В середине сентября 1944 года у нас наступило относительное затишье. Пользуясь этим, мы решили проанализировать деятельность полковых медицинских пунктов, чтобы выявить и популяризировать положительный опыт. В такие периоды, когда работы становилось меньше, мы нередко собирали медиков полкового звена и проводили с ними занятия. Врачей брали и на стажировку в медсанбат.
Оживилась учеба и в самом медсанбате. Заботились, конечно, не только о врачах, не забывали мы и о сестрах, санитарах. Штудировали директивные и методические указания по вопросам военно-полевой хирургии, решения некоторых пленумов ученого совета Главного военно-санитарного управления. К сожалению, они поступали к нам далеко не систематически. Очень мало было и периодических изданий по медицинским специальностям.
В эти дни ко мне в землянку неожиданно вошел пропыленный и усталый капитан, с которым мы виделись при встрече с моим братом. Он сообщил мне, что части 161-го укрепрайона будут занимать оборону на стыке с правым флангом нашей дивизии, у города Пултуска, и брат со своими связистами на подходе, просил быть на месте.
И вот, когда перевалило за полночь, появился Алексей. Необыкновенно радостны встречи с родными и близкими на фронте! Мы обменялись последними новостями из дому, Алексей рассказал о своей семье. Особенно радовался тому, что его десятилетнего сына зачислили в суворовское военное училище. Проговорили, как и прошлый раз, всю ночь, а рано утром, попив чаю, расстались. Я в тот же день написал письмо домой, маме и сестре, а также отцу о встрече с Алексеем.
Затишье продолжалось до первых чисел октября. 4-го бои возобновились с новой силой. Противник бросил против наших частей на плацдарме свыше 300 танков вместе с пехотой, но решающего успеха добиться так и не смог. 19 октября наши войска провели наступательные действия с целью восстановления положения и расширения плацдарма. Затем снова установилось затишье, в период которого раненые поступали к нам гораздо реже, причем в основном это были пострадавшие от артиллерийских обстрелов или подорвавшиеся на минах с травмами стоп. Число их не превышало 20–30 человек в сутки. И все же мы забили тревогу — ведь многим приходилось ампутировать стопы ног.
Я расспросил каждого находившегося у нас на лечении раненого и доложил дивизионному врачу Ю. А. Боголюбскому свое мнение:
— Видимо, плохо обозначены и почти совсем не охраняются наши минные поля.
— Об этом надо доложить командиру дивизии, — сказал он.
Боголюбский взял меня в поездку с собой. Гвардии генерал-майор В. Л. Морозов встретил нас в землянке. Он завтракал и гостеприимно пригласил к столу. Мы поблагодарили, ответив, что уже подкрепились в медсанбате.

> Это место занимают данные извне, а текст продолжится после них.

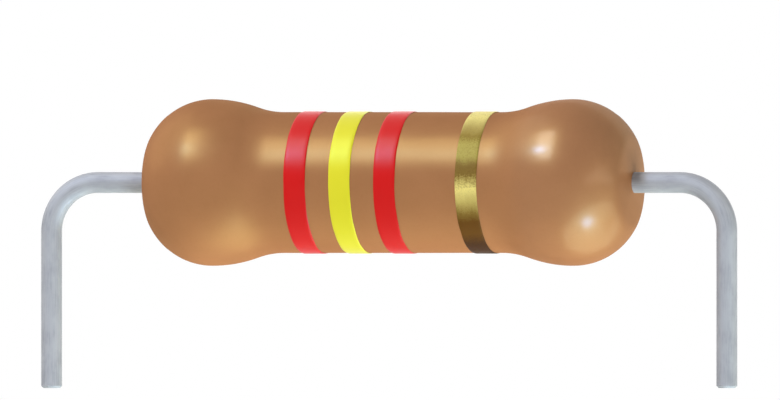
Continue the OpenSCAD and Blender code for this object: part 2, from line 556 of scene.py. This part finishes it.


# Paint whose colour darkens towards the underside of the ring, as painted shade
def paintFinish(name):
    s = paint[name]
    f = Finish(name + "_paint")
    tone = f.noise(paint["toneSize"], detail=3)
    height = (f.along("Z") - axisZ) / waistRadius + paint["paintedShadeSway"] * (tone - 0.5)
    # painted shade: the colour turns to the darker one towards the underside
    f.surface({"Base Color": f.mix(f.spread(height, *paint["paintedShadeRange"]), s["paintedShade"], s["full"]),
               "Roughness": paint["roughness"] + paint["roughnessSway"] * tone,
               "Specular IOR Level": s["gloss"],
               "Specular Tint": s["glossTint"],
               "Normal": f.bump(f.noise(paint["grainSize"]), paint["grainDepth"])})
    return f


gold = {
    "paintedShadow": tint(62, 34, 6),
    "umber": tint(96, 62, 12),
    "bronze": tint(128, 102, 44),
    "olive": tint(141, 119, 47),
    "brass": tint(167, 152, 72),
    "gold": tint(182, 162, 90),
    "pale": tint(238, 222, 134),
    # turns of the ring from its underside, and the colour there, which paints in highlights, reflections and
    # shade: 0.25 is the front and 0.5 the top
    "paintedLightTurns": [
        (0.0, "paintedShadow"), (0.085, "paintedShadow"), (0.118, "umber"), (0.155, "umber"), (0.178, "bronze"),
        (0.2, "gold"), (0.232, "pale"), (0.254, "gold"), (0.27, "bronze"), (0.291, "bronze"),
        (0.308, "brass"), (0.34, "brass"), (0.362, "olive"), (0.39, "gold"), (0.43, "pale"),
        (0.5, "pale"), (0.56, "bronze"), (0.62, "gold"), (0.68, "umber"), (0.74, "gold"),
        (0.79, "pale"), (0.85, "bronze"), (0.9, "umber"), (0.96, "gold"), (1.0, "umber"),
    ],
    "driftSize": 0.6 * mm,
    "drift": 0.02,  # turns by which the streaks wander
    "flakeSize": 0.045 * mm,
    "flakeDepth": 0.003 * mm,
    "scatter": 0.03,  # turns by which single flakes lie off their streak
    "darkFlakes": (0.45, 0.75),
    "darkShare": 0.3,
    "sheen": 0.1,
    "gloss": 0.1,
    "roughness": 0.4,
    "roughnessSway": 0.2,
}


# Gold paint with metal flakes, and painted highlights, reflections and shade: pale and dark by turns round
# the ring
def goldFinish():
    f = Finish("gold_paint")
    y = f.along("Y")
    turn = 0.5 + f.maths("ARCTAN2", y, y.beside("Z") - axisZ) / (2 * math.pi)
    flake = f.noise(gold["flakeSize"], detail=3)
    drift = f.noise(gold["driftSize"], stretch=(0.5, 1, 1))
    place = turn + gold["drift"] * (drift - 0.5) + gold["scatter"] * (flake - 0.5)
    dark = f.spread(flake, *gold["darkFlakes"]) * gold["darkShare"]
    stops = [(at, gold[shade]) for at, shade in gold["paintedLightTurns"]]
    # painted light and shade: the ramp sets pale and dark colours by the turn round the ring
    paintedLight = f.node("ShaderNodeValToRGB", {"stops": stops}, {0: place})
    f.surface({"Base Color": f.mix(dark, paintedLight, gold["umber"]),
               "Roughness": gold["roughness"] + gold["roughnessSway"] * flake,
               "Metallic": gold["sheen"],
               "Specular IOR Level": gold["gloss"],
               "Normal": f.bump(flake, gold["flakeDepth"])})
    return f


# Tinned wire: fine lines drawn along it, and a dull bloom in patches
def wireFinish():
    f = Finish("tinned_wire")
    straight = f.node("ShaderNodeAttribute", {"attribute_name": "straight"}, output="Vector")
    lines = f.noise(wire["lineSize"], place=straight, stretch=(1, 1, wire["lineLength"]))
    bloom = f.noise(wire["bloomSize"], detail=4, place=straight, stretch=(1, 1, wire["bloomLength"]))
    share = wire["bloomShare"]
    dull = f.spread(share * bloom + (1 - share) * lines, *wire["dullRange"])
    f.surface({"Base Color": f.mix(dull, wire["colour"], wire["darkColour"]),
               "Metallic": wire["metallic"],
               "Roughness": wire["roughness"] + wire["roughnessSway"] * (bloom - 0.5),
               "Normal": f.bump(lines, wire["lineDepth"])})
    return f


rod = {
    "colour": tint(236, 232, 221),
    "paleColour": tint(246, 243, 235),
    "grainSize": 0.08 * mm,
    "grainDepth": 0.004 * mm,
    "grainRange": (0.3, 0.7),
    "roughness": 0.65,
    "roughnessSway": 0.1,
}


# White alumina, matt and faintly grained
def ceramicFinish():
    f = Finish("ceramic")
    grain = f.noise(rod["grainSize"], detail=4)
    f.surface({"Base Color": f.mix(f.spread(grain, *rod["grainRange"]), rod["colour"], rod["paleColour"]),
               "Roughness": rod["roughness"] + rod["roughnessSway"] * grain,
               "Normal": f.bump(grain, rod["grainDepth"])})
    return f


film = {
    "colour": tint(38, 36, 34),
    "bloomColour": tint(62, 60, 58),
    "bloomSize": 0.6 * mm,
    "bloomRange": (0.35, 0.7),
    "grainSize": 0.05 * mm,
    "grainDepth": 0.001 * mm,
    "metallic": 0.3,
    "roughness": 0.4,
    "roughnessSway": 0.2,
}


# Carbon film, near black with a soft grey bloom
def carbonFinish():
    f = Finish("carbon_film")
    bloom = f.noise(film["bloomSize"], detail=4)
    f.surface({"Base Color": f.mix(f.spread(bloom, *film["bloomRange"]), film["colour"], film["bloomColour"]),
               "Metallic": film["metallic"],
               "Roughness": film["roughness"] + film["roughnessSway"] * bloom,
               "Normal": f.bump(f.noise(film["grainSize"]), film["grainDepth"])})
    return f


# Plated steel, scored along the cap where the press drew it
def capFinish():
    f = Finish("cap_steel")
    score = f.noise(cap["scoreSize"], detail=3, stretch=(cap["scoreLength"], 1, 1))
    f.surface({"Base Color": f.mix(score, cap["colour"], cap["paleColour"]),
               "Metallic": 1.0,
               "Roughness": cap["roughness"] + cap["roughnessSway"] * score,
               "Normal": f.bump(score, cap["scoreDepth"])})
    return f


studio = {
    "floor": 1.2,
    "floorGap": 0.001 * mm,
    "floorGlow": 0.25,
    "floorColour": tint(226, 226, 225),
    "floorPaleColour": tint(234, 234, 233),
    "floorMottle": 0.4 * mm,
    "floorRoughness": 0.8,
    "azimuth": 17.5,
    "viewWidth": 22.386 * mm,
    "viewShift": 0.0215 * mm,
    "viewHeight": 1.895 * mm,
    "viewDistance": 0.1,
    "viewClip": 1 * mm,
    "ambient": 0.22,
    "lampDistance": 0.3,
}

# Lamps by where they stand seen from the body, how wide they are, and how bright where 1 is white.
# A through lamp shines up through the floor, and a gloss lamp shows in reflections alone
lamps = {
    "key": {"towards": (-0.36, -0.54, 0.76), "size": (0.065, 0.22), "level": 13},
    "sky": {"towards": (-0.77, 0.04, 0.64), "size": (0.34, 0.34), "level": 1.1},
    "glow": {"towards": (0.53, 0.04, -0.85), "size": (0.48, 0.48), "level": 3.05, "through": True,
             "tint": (0.88, 1, 0.88)},
    "upperSpark": {"towards": (-0.42, -0.60, 0.68), "size": (0.036, 0.036), "level": 106, "gloss": True,
                   "tint": (0.18, 0.45, 1)},
    "lowerSpark": {"towards": (0.56, -0.28, -0.78), "size": (0.075, 0.075), "level": 40, "gloss": True,
                   "through": True, "tint": (0.2, 0.46, 1)},
    "edge": {"towards": (0.91, -0.34, -0.25), "size": (0.36, 0.36), "level": 1.7, "gloss": True},
    "back": {"towards": (0.1, 0.95, 0.3), "size": (0.3, 0.3), "level": 1},
}


# A lamp that faces the body. The long side of a long one stands across the body
def makeLamp(name, settings):
    towards = Vector(settings["towards"]).normalized()
    wide, high = settings["size"]
    area = wide * high * (math.pi / 4 if wide == high else 1)
    place = Vector((0, 0, axisZ)) + towards * studio["lampDistance"]
    bpy.ops.object.light_add(type="AREA", location=place)
    lamp = bpy.context.object
    lamp.name = name
    upright = towards.cross(Vector((1, 0, 0))).normalized()
    lamp.rotation_euler = Matrix((upright.cross(towards), upright, towards)).transposed().to_euler()
    lamp.data.shape = "DISK" if wide == high else "RECTANGLE"
    lamp.data.size = wide
    lamp.data.size_y = high
    lamp.data.energy = settings["level"] * math.pi * area
    lamp.data.color = settings.get("tint", (1, 1, 1))
    # without this, the floor would stop some of a through lamp's light
    lamp.data.cycles.use_multiple_importance_sampling = not settings.get("through", False)
    lamp.visible_camera = False
    lamp.visible_diffuse = not settings.get("gloss", False)


# White to the camera and to reflections, and the ambient level for all other light
def makeWorld():
    world = bpy.data.worlds.new("studio")
    bpy.context.scene.world = world
    world.use_nodes = True
    light = Shading(world.node_tree)
    background = world.node_tree.nodes["Background"]
    light.feed(background.inputs["Color"], (1, 1, 1, 1))
    light.feed(background.inputs["Strength"], light.node("ShaderNodeMapRange", sockets={
        "Value": light.whereSeen(), "To Min": studio["ambient"], "To Max": 1.0}))


# A pale matt floor at the tips of the legs. Its own glow shows to the camera and in reflections alone
def makeFloor():
    bpy.ops.object.select_all(action="DESELECT")
    bpy.ops.mesh.primitive_plane_add(size=studio["floor"], location=(0, 0, tipZ - studio["floorGap"]))
    floor = bpy.context.object
    floor.name = "floor"
    floor.visible_shadow = False
    f = Finish("pale_floor")
    mottle = f.noise(studio["floorMottle"], detail=3)
    f.surface({"Base Color": f.mix(mottle, studio["floorColour"], studio["floorPaleColour"]),
               "Roughness": studio["floorRoughness"],
               "Specular IOR Level": 0.0,
               "Emission Color": f.mix(f.whereSeen(), (0, 0, 0, 1), [studio["floorGlow"]] * 3 + [1]),
               "Emission Strength": 1.0})
    floor.data.materials.append(f.material)


def makeCamera():
    azimuth = math.radians(studio["azimuth"])
    back = Vector((math.sin(azimuth), -math.cos(azimuth), 0))
    right = Vector((math.cos(azimuth), math.sin(azimuth), 0))
    place = back * studio["viewDistance"] + right * studio["viewShift"] + Vector((0, 0, studio["viewHeight"]))
    bpy.ops.object.camera_add(location=place)
    camera = bpy.context.object
    camera.rotation_euler = back.to_track_quat("Z", "Y").to_euler()
    camera.data.type = "ORTHO"
    camera.data.ortho_scale = studio["viewWidth"]
    camera.data.clip_start = studio["viewClip"]
    bpy.context.scene.camera = camera


finishPiece(makeCoat(), lacquerFinish(), "lacquer_coat")

redPaint = paintFinish("red")
for name, finish, slot, node in (("redRing1", redPaint, "red_paint", "first_digit_band"),
                                 ("yellowRing", paintFinish("yellow"), "yellow_paint", "second_digit_band"),
                                 ("redRing2", redPaint, "red_paint", "multiplier_band"),
                                 ("goldRing", goldFinish(), "gold_paint", "tolerance_band")):
    finishPiece(makeBand(name, node), finish, node)

tinnedWire = wireFinish()
for name, side, node in (("leftWire", -1, "left_lead"), ("rightWire", 1, "right_lead")):
    finishPiece(makeLead(name, side), tinnedWire, node)

finishNode("ceramic_rod", ceramicFinish())
finishNode("carbon_film", carbonFinish())
capSteel = capFinish()
for node in ("left_cap", "right_cap"):
    finishNode(node, capSteel)

makeFloor()
makeWorld()
for name, settings in lamps.items():
    makeLamp(name, settings)
makeCamera()
bpy.context.scene.view_settings.view_transform = "Standard"
print("studio ready:", len(lamps), "lamps")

— Тогда выкладывайте, зачем прибыли.
Боголюбский кивнул мне, и я рассказал обо всем.
И сколько же у вас таких раненых? — поинтересовался комдив.
— Около семидесяти человек… Это с ампутированными стопами.
Морозов повернулся к связистам:
— Свяжите меня немедленно с дивизионным инженером! — И когда тот ответил, приказал ему срочно прибыть на командный пункт.
Попросив меня еще раз повторить свой рассказ при дивизионном инженере, генерал приказал тому организовать надежную охрану минных полей и проверить их обозначение на местности. Нас же отпустил не сразу. Комдива интересовали многие подробности нашей работы. Меня даже удивило, что многие вещи он хочет знать до тонкостей. В частности, спросил, как я добиваюсь того, чтобы избежать ошибок при операциях, как удается не повредить важные органы, нервы, сосуды.
Пришлось пояснить, что помогают твердые знания анатомии и практические навыки, которые совершенствую постоянно. Если же хирург и допустит ошибку, повредит какой-то второстепенный орган или сосуд, он вполне в состоянии тут же исправить это.
Набравшись смелости, спросил у Василия Лаврентьевича, почему все это его так интересует.